__Data for processing__.
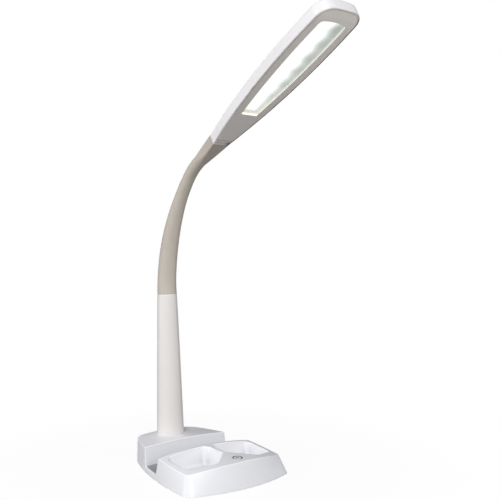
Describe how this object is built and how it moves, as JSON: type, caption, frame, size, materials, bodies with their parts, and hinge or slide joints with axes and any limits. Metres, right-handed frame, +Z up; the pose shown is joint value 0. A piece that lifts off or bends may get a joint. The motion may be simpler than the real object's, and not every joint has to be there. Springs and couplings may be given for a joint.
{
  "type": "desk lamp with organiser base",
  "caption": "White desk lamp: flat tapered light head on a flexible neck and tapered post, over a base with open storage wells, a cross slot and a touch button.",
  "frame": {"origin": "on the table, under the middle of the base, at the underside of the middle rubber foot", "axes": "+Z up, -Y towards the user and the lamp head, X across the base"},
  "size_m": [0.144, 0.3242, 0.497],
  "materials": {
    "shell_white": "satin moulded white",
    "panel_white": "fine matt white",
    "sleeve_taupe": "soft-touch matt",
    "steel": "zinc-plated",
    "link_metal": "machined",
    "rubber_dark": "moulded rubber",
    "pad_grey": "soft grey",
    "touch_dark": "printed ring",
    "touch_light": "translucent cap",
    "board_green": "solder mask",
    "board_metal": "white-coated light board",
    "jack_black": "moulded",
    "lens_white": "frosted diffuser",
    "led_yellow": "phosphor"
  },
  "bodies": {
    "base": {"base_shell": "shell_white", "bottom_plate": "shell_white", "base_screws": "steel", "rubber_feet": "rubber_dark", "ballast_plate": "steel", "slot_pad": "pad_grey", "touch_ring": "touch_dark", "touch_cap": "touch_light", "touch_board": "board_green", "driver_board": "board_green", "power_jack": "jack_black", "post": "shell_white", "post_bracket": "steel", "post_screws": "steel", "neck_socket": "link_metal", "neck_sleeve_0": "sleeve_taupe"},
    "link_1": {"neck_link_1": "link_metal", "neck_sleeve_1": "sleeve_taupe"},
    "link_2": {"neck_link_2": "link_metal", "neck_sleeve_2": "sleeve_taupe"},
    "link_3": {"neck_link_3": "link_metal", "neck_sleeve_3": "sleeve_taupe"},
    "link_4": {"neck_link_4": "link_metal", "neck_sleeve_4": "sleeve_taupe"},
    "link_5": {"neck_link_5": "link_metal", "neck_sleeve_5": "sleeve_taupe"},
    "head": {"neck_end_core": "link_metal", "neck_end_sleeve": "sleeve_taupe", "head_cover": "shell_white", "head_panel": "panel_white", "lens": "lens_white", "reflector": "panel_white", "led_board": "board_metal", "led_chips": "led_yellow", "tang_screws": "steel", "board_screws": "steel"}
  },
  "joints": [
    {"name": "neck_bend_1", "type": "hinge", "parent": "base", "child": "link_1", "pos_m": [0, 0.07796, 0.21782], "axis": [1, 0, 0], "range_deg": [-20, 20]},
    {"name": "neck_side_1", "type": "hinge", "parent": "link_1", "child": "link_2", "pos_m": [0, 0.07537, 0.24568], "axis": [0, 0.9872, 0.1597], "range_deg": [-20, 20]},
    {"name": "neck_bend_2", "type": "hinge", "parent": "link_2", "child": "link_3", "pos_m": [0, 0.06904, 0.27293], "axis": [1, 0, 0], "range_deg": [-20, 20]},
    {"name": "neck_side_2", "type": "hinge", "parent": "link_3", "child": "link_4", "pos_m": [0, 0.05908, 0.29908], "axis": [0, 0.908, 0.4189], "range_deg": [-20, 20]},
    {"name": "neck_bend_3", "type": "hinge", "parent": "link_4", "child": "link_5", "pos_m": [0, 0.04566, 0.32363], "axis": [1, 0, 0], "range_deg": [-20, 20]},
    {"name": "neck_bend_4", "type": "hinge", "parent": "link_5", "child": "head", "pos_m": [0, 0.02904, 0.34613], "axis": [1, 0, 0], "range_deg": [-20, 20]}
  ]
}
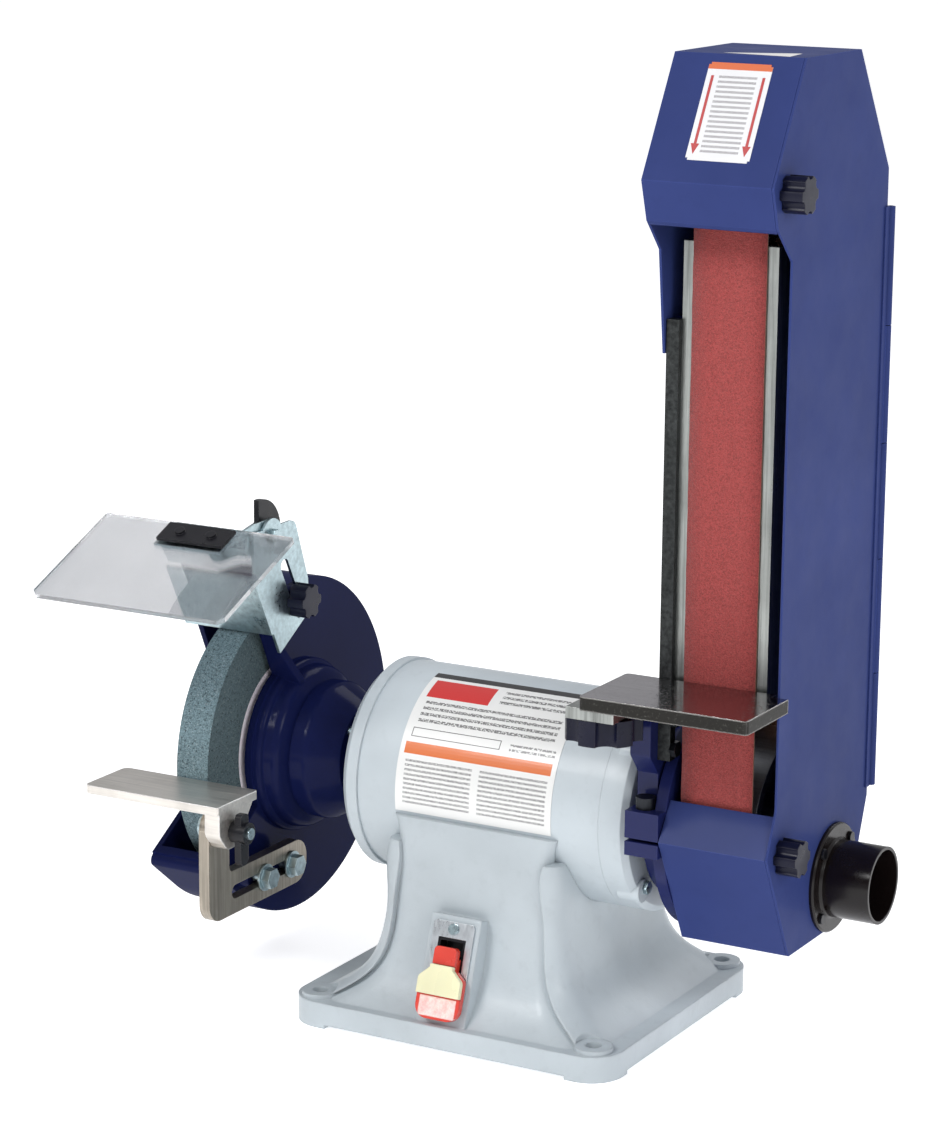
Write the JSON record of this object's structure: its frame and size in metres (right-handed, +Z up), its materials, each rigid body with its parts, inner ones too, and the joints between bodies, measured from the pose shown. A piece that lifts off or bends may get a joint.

__To do__. Your task is to repeat every entry exactly.

__Task response__.
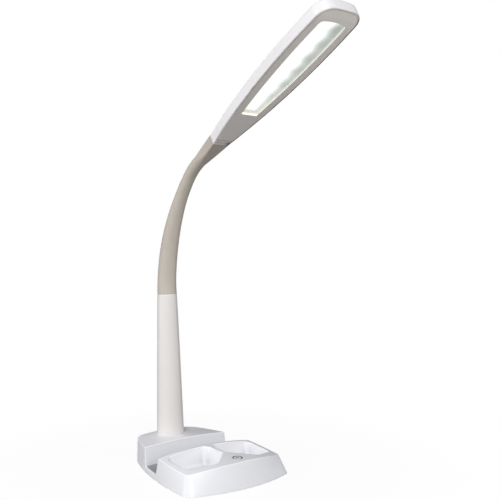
Describe how this object is built and how it moves, as JSON: type, caption, frame, size, materials, bodies with their parts, and hinge or slide joints with axes and any limits. Metres, right-handed frame, +Z up; the pose shown is joint value 0. A piece that lifts off or bends may get a joint. The motion may be simpler than the real object's, and not every joint has to be there. Springs and couplings may be given for a joint.
{
  "type": "desk lamp with organiser base",
  "caption": "White desk lamp: flat tapered light head on a flexible neck and tapered post, over a base with open storage wells, a cross slot and a touch button.",
  "frame": {"origin": "on the table, under the middle of the base, at the underside of the middle rubber foot", "axes": "+Z up, -Y towards the user and the lamp head, X across the base"},
  "size_m": [0.144, 0.3242, 0.497],
  "materials": {
    "shell_white": "satin moulded white",
    "panel_white": "fine matt white",
    "sleeve_taupe": "soft-touch matt",
    "steel": "zinc-plated",
    "link_metal": "machined",
    "rubber_dark": "moulded rubber",
    "pad_grey": "soft grey",
    "touch_dark": "printed ring",
    "touch_light": "translucent cap",
    "board_green": "solder mask",
    "board_metal": "white-coated light board",
    "jack_black": "moulded",
    "lens_white": "frosted diffuser",
    "led_yellow": "phosphor"
  },
  "bodies": {
    "base": {"base_shell": "shell_white", "bottom_plate": "shell_white", "base_screws": "steel", "rubber_feet": "rubber_dark", "ballast_plate": "steel", "slot_pad": "pad_grey", "touch_ring": "touch_dark", "touch_cap": "touch_light", "touch_board": "board_green", "driver_board": "board_green", "power_jack": "jack_black", "post": "shell_white", "post_bracket": "steel", "post_screws": "steel", "neck_socket": "link_metal", "neck_sleeve_0": "sleeve_taupe"},
    "link_1": {"neck_link_1": "link_metal", "neck_sleeve_1": "sleeve_taupe"},
    "link_2": {"neck_link_2": "link_metal", "neck_sleeve_2": "sleeve_taupe"},
    "link_3": {"neck_link_3": "link_metal", "neck_sleeve_3": "sleeve_taupe"},
    "link_4": {"neck_link_4": "link_metal", "neck_sleeve_4": "sleeve_taupe"},
    "link_5": {"neck_link_5": "link_metal", "neck_sleeve_5": "sleeve_taupe"},
    "head": {"neck_end_core": "link_metal", "neck_end_sleeve": "sleeve_taupe", "head_cover": "shell_white", "head_panel": "panel_white", "lens": "lens_white", "reflector": "panel_white", "led_board": "board_metal", "led_chips": "led_yellow", "tang_screws": "steel", "board_screws": "steel"}
  },
  "joints": [
    {"name": "neck_bend_1", "type": "hinge", "parent": "base", "child": "link_1", "pos_m": [0, 0.07796, 0.21782], "axis": [1, 0, 0], "range_deg": [-20, 20]},
    {"name": "neck_side_1", "type": "hinge", "parent": "link_1", "child": "link_2", "pos_m": [0, 0.07537, 0.24568], "axis": [0, 0.9872, 0.1597], "range_deg": [-20, 20]},
    {"name": "neck_bend_2", "type": "hinge", "parent": "link_2", "child": "link_3", "pos_m": [0, 0.06904, 0.27293], "axis": [1, 0, 0], "range_deg": [-20, 20]},
    {"name": "neck_side_2", "type": "hinge", "parent": "link_3", "child": "link_4", "pos_m": [0, 0.05908, 0.29908], "axis": [0, 0.908, 0.4189], "range_deg": [-20, 20]},
    {"name": "neck_bend_3", "type": "hinge", "parent": "link_4", "child": "link_5", "pos_m": [0, 0.04566, 0.32363], "axis": [1, 0, 0], "range_deg": [-20, 20]},
    {"name": "neck_bend_4", "type": "hinge", "parent": "link_5", "child": "head", "pos_m": [0, 0.02904, 0.34613], "axis": [1, 0, 0], "range_deg": [-20, 20]}
  ]
}
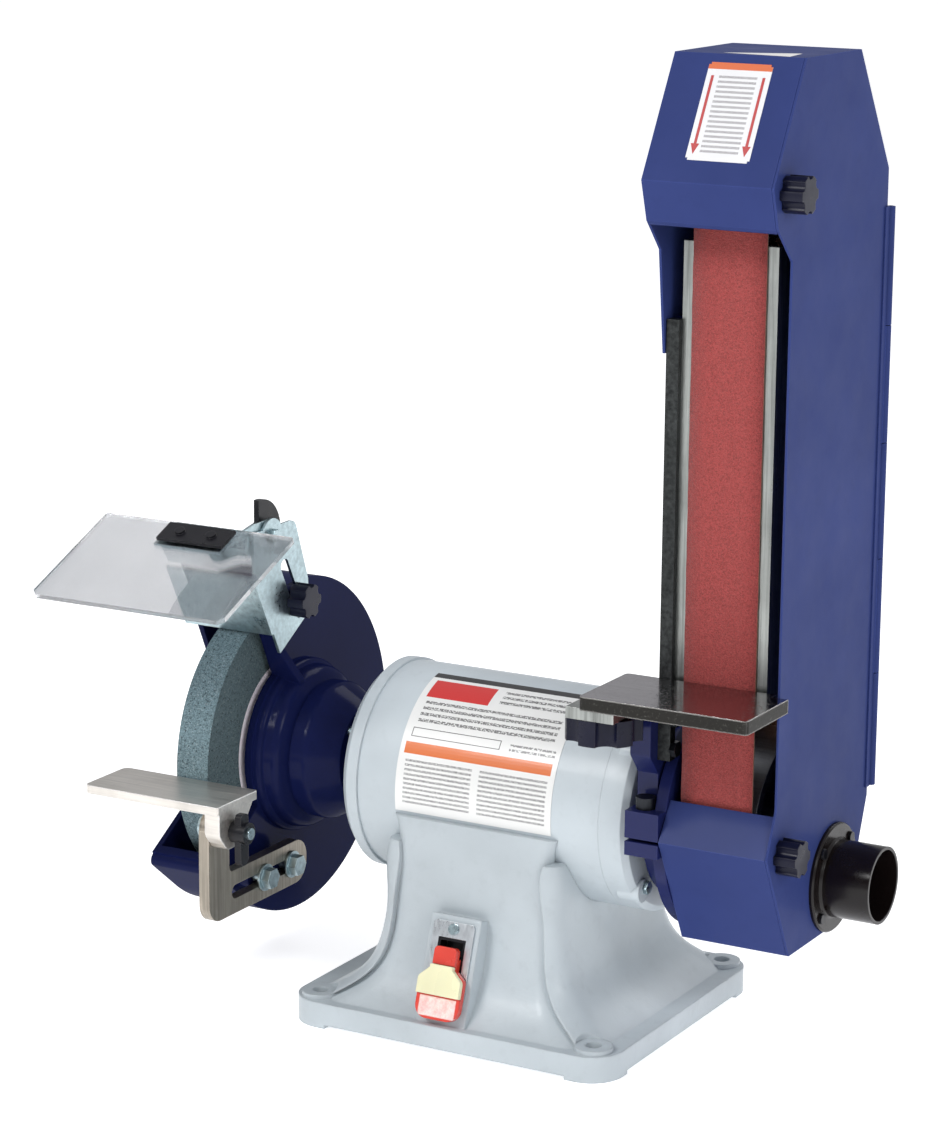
Write the JSON record of this object's structure: its frame and size in metres (right-handed, +Z up), its materials, each rigid body with its parts, inner ones too, and the joints between bodies, measured from the pose shown. A piece that lifts off or bends may get a joint.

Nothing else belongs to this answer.